For this groundbreaking declaration, the bishop has lost friends, mentors, his congregation, and his credibility, and has been labeled a heretic among his former contemporaries, and the God-fearing faithful.

He understood, one day, that to be God-fearing was to be in a dysfunctional relationship with God. If one is seeking closeness to Christ, then the fear, the limitations, the conditions and stipulations must be disposed of. This man has experienced a rare event–rare in it’s occurance among fundamentalists: He had an epiphany. This sets him apart, as it should from his evangelical brethren and colleagues, because he truly and deeply sought, as pilgrims do, the closeness to his creator. His seeking spirit opened his eyes, opened his life, and he understands that if God loves us, then he loves us. Period. He doesn’t love us if, or doesn’t love us when, or but or because. He loves us absolutely. There is no cruelty in this love, no bargaining, no culling of earthlings based on faith or standing or degree of sacrifice, or who wears the biggest hat with the most flowers to church this Sunday.

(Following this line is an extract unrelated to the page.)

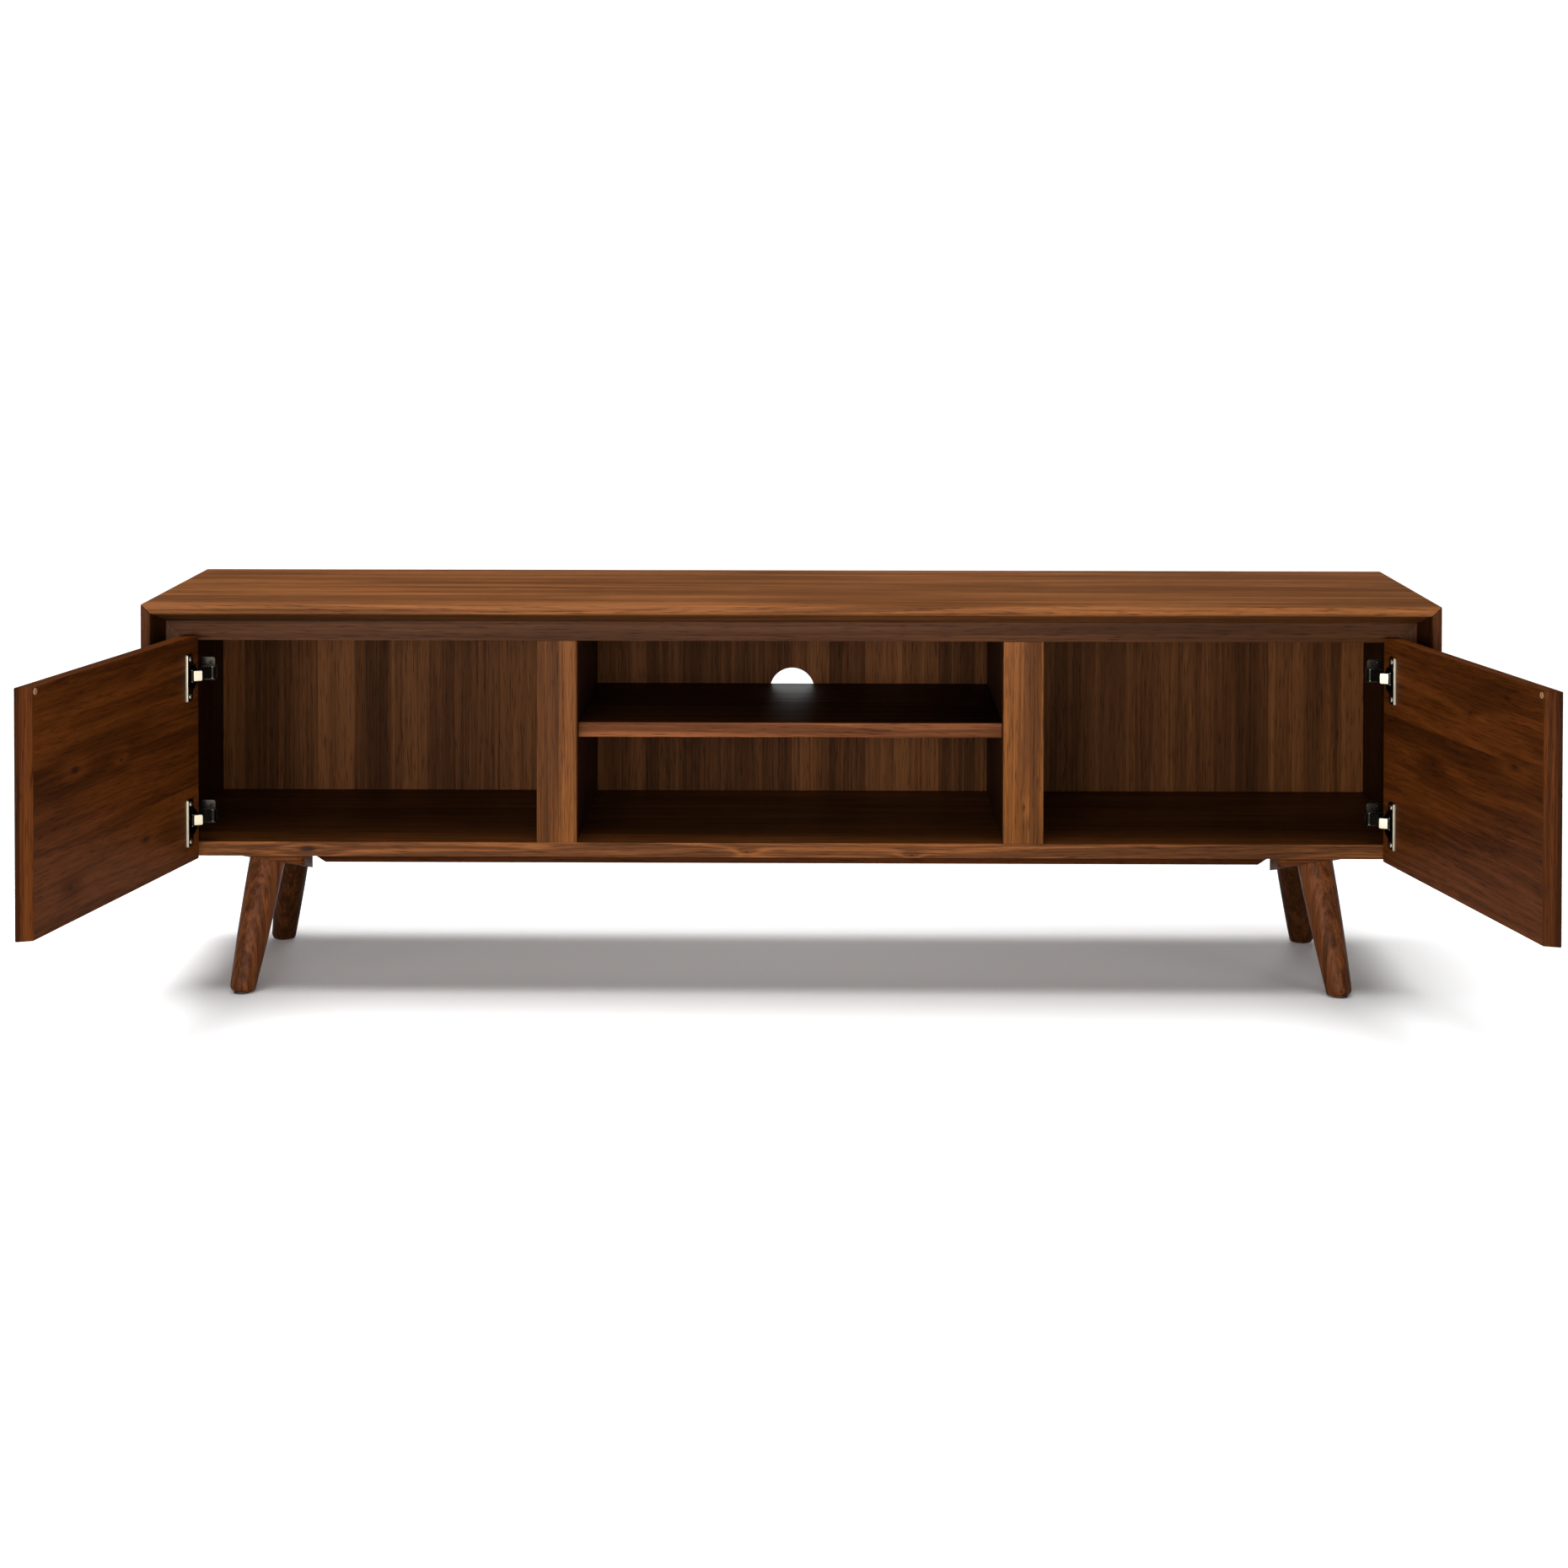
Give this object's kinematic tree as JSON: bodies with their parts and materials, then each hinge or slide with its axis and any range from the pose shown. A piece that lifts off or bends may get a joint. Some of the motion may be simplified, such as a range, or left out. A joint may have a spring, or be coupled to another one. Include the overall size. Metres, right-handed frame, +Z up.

So, I say to Bishop Pearson, bravo, good work, don’t back down. Jesus’ message and example of inclusion wasn’t popular either. You’re in good company. You’re being punished for refusing to follow a fear-based and hateful teaching. Wasn’t it Jesus who said something about a prophet not being accepted in his own land? Followers are not courageous and will never discover anything, about themselves, about the world, about God.

The seekers are the lonely and reviled lot, who in their hunger for truth will eventually know God.